Hovering over this whole gang like an incubus is Steve Bannon. Physically Bannon resembles a certain Irish archetype, the Rugby-playing bruiser who might, in a forthcoming biopic, be played by that splendid Irish thespian Brendan Gleeson. Politically Bannon plays the over-compensating apostate: “I came from a blue-collar, Irish Catholic, pro-Kennedy, pro-union family of Democrats.”
Now, with Trump dumping on a daily basis the Breitbart planks of his campaign platform, Bannon no longer has purchase on the role assigned to him in numerous profiles as “Trump’s Brain.” Trump just made his subordinate status clear by dismissively saying, “he works for me.” Bannon arrived announcing that he would blow up the status quo; he will likely leave having helped to blow up the Irish mafia.
But so far the most damaged of Trump’s original Irish phalanx is, of course, General Michael Flynn, grandson of Charles Flynn who emigrated from County Tyrone to Rhode Island in 1913. In the campaign Flynn stepped impulsively beyond the expected gravitas of a military adviser and became a rabble-rousing partisan leading chants of “lock her up” directed at Hillary Clinton. Ironic now, after he attempted to plea bargain his way out of the swamp of the Trump campaign’s alleged flirtations with Putin.

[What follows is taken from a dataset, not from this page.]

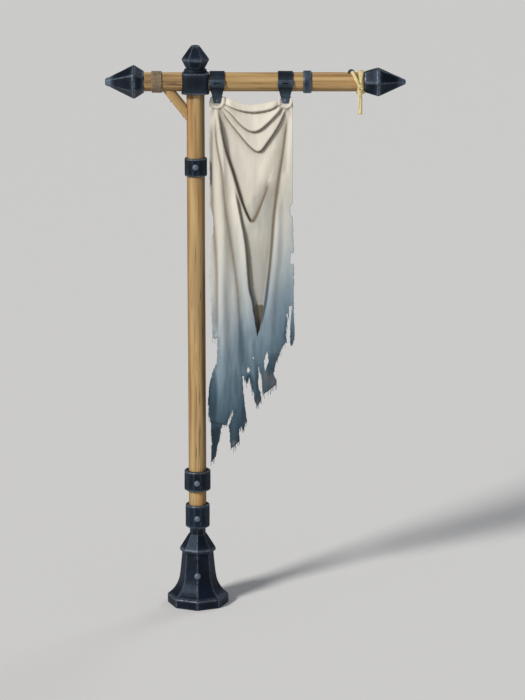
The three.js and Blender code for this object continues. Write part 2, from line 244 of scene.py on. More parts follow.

Technically the reason for Flynn’s departure as national security adviser was that he failed to tell Vice President Mike Pence (grandfather and grandmother from County Clare) the truth about conversations with the Russian ambassador. And it is true that in the treacherous currents of the White House it is Pence who plays the role of Mister Probity with the patience of an Irish priest enduring the delinquencies of a particularly shady parish. The nearest Pence gets to public embarrassment in the company of Trump is a fleeting reflexive wince. It may well be that Pence has one of the greatest of Irish gifts, the ability to wait out a period of trial until the moment comes to take over, as Ireland did when it finally rose up and threw out its English tormentors.